For this to be successful, someone has to initiate interpersonal awareness between the knower and the known. God initiates the interaction and cooperatively works with the degree of a person’s response to him. How this dynamic relationship between God and people occurs exactly varies from person to person. The point at hand is that God initiates a process of knowing him that requires our attention and commitment.
The relationship between Jesus’ human mind and his divine mind demonstrates that there may be a strong, attentive, and engaged relationship between God’s mind and a human mind. There was an asymmetrical relationship in which the knowledge from Jesus’ divine mind would occasionally breakthrough to his human mind. In these cases, Jesus’ human mind would receive expert secondhand knowledge from God. Jesus also knew that God the Spirit would share God’s perspective with believers. This knowledge brings a previously unavailable perception of the character and activity of the Father, Son, and Spirit. It also includes an awareness of the mediums by which he conveys this knowledge—be they direct or indirect—as well as the kinds of knowledge and extent of knowledge that he shares.

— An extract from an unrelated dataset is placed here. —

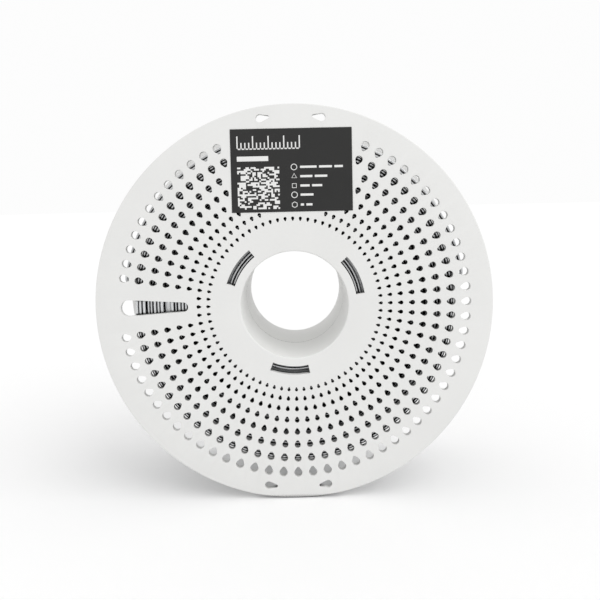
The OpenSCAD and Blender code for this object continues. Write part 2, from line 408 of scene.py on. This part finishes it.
def new_material(name):
    """An empty material and its node tree."""
    material = bpy.data.materials.new(name)
    material.use_nodes = True
    material.node_tree.nodes.clear()
    return material, material.node_tree.nodes, material.node_tree.links


def varied(low, high, nodes, links, tone):
    """A colour between two, by the tone."""
    ramp = nodes.new("ShaderNodeValToRGB")
    ramp.color_ramp.elements[0].position = 0.3
    ramp.color_ramp.elements[0].color = (*low, 1)
    ramp.color_ramp.elements[1].position = 0.7
    ramp.color_ramp.elements[1].color = (*high, 1)
    links.new(tone, ramp.inputs["Fac"])
    return ramp.outputs["Color"]


def between(low, high, nodes, links, tone):
    """A number between two, by the tone."""
    span = nodes.new("ShaderNodeMapRange")
    span.inputs["From Min"].default_value = 0.3
    span.inputs["From Max"].default_value = 0.7
    span.inputs["To Min"].default_value = low
    span.inputs["To Max"].default_value = high
    links.new(tone, span.inputs["Value"])
    return span.outputs["Result"]


def painted_crevice_shade(colour_output, reach, span, nodes, links):
    """Painted shade: the colour, darkened from open to closed in where nearby surfaces would shade
    it; span holds both ends of the openness.
    """
    open_sky = nodes.new("ShaderNodeAmbientOcclusion")
    open_sky.samples = 8
    open_sky.inputs["Distance"].default_value = reach
    shade = nodes.new("ShaderNodeValToRGB")
    shade.color_ramp.elements[0].position = span[0]
    shade.color_ramp.elements[0].color = (0.02, 0.02, 0.02, 1)
    shade.color_ramp.elements[1].position = span[1]
    shade.color_ramp.elements[1].color = (1, 1, 1, 1)
    links.new(open_sky.outputs["AO"], shade.inputs["Fac"])
    mix = nodes.new("ShaderNodeMix")
    mix.data_type = "RGBA"
    mix.blend_type = "MULTIPLY"
    mix.inputs["Factor"].default_value = 1.0
    links.new(colour_output, mix.inputs["A"])
    links.new(shade.outputs["Color"], mix.inputs["B"])
    return mix.outputs["Result"]


def surface(name, base, spread, roughness, cloud, grain, depth, reach=None, span=(0.4, 0.85)):
    """A grained surface: base colour with a tone spread, a roughness range and a fine bump.

    Cloud and grain are noise scales, and depth is the grain's height. With a reach, gaps and
    recesses narrower than it get painted shade: their colour is darkened.
    """
    material, nodes, links = new_material(name)
    coordinates = nodes.new("ShaderNodeTexCoord")
    group = nodes.new("ShaderNodeGroup")
    group.node_tree = grain_group()
    group.inputs["Cloud Scale"].default_value = cloud
    group.inputs["Grain Scale"].default_value = grain
    links.new(coordinates.outputs["Object"], group.inputs["Vector"])
    shader = nodes.new("ShaderNodeBsdfPrincipled")
    tone = group.outputs["Tone"]
    low = [c * (1 - spread) for c in base]
    high = [min(1, c * (1 + spread)) for c in base]
    colour_output = varied(low, high, nodes, links, tone)
    # painted shade: gaps and recesses within the reach are darkened in the colour
    if reach:
        colour_output = painted_crevice_shade(colour_output, reach, span, nodes, links)
    links.new(colour_output, shader.inputs["Base Color"])
    links.new(between(*roughness, nodes, links, tone), shader.inputs["Roughness"])
    bump = nodes.new("ShaderNodeBump")
    bump.inputs["Strength"].default_value = 1.0
    bump.inputs["Distance"].default_value = depth
    links.new(group.outputs["Height"], bump.inputs["Height"])
    links.new(bump.outputs["Normal"], shader.inputs["Normal"])
    output = nodes.new("ShaderNodeOutputMaterial")
    links.new(shader.outputs["BSDF"], output.inputs["Surface"])
    return material, shader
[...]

Perceiving the world as a Trinitarian
Mind-to-mind knowledge, or perhaps better, Spirit-to-human-spirit knowledge, affects how a person interprets the Scriptures and what they say about God’s present activity in a world of trauma and horrors.1
For believers, a Trinitarian interpretation of Jesus is required. It is Trinitarian in two ways. First, Jesus is understood as God the Son incarnate, as recorded in the New Testament and anticipated in the Old Testament. Second, this revelation is received in humble dependence on God to bring about a change in the believer’s perspective as he invisibly and intimately accompanies a person’s or church’s Scripture reading.
Australian-Hungarian psychiatrist Paul Valent writes that there is an important tradition of witnessing to the trauma of others that draws on divine help. Valent refers to the whole truth that Jesus reveals about himself and ourselves, which needs to be taken into account as a historical model of drawing on God to bring relief from suffering and experience the love of God. Valent draws from Jesus’ words in John 18:37 that he has “come into the world to testify to the truth.… Everyone who is of the truth listens to my voice.” Trinitarian Christians may take a theological rather than historical lead from this verse and Valent’s work and argue that Valent is correct theologically. The significance of this for recovering from horrors is that whole truth revealed to us—not just those parts of Jesus’ life that resonate without past and present experiences—are important for knowing God and what this means for people in the midst and wake of horrors. The Trinitarian aspect of this change particularly relies on God’s truth revealed through Jesus as well as his Spirit enabling us to hear and respond to one another’s responses to horrors. Hearing each other well involves factual and empathetic listening in which we are operating with both the right and left sides of our brains.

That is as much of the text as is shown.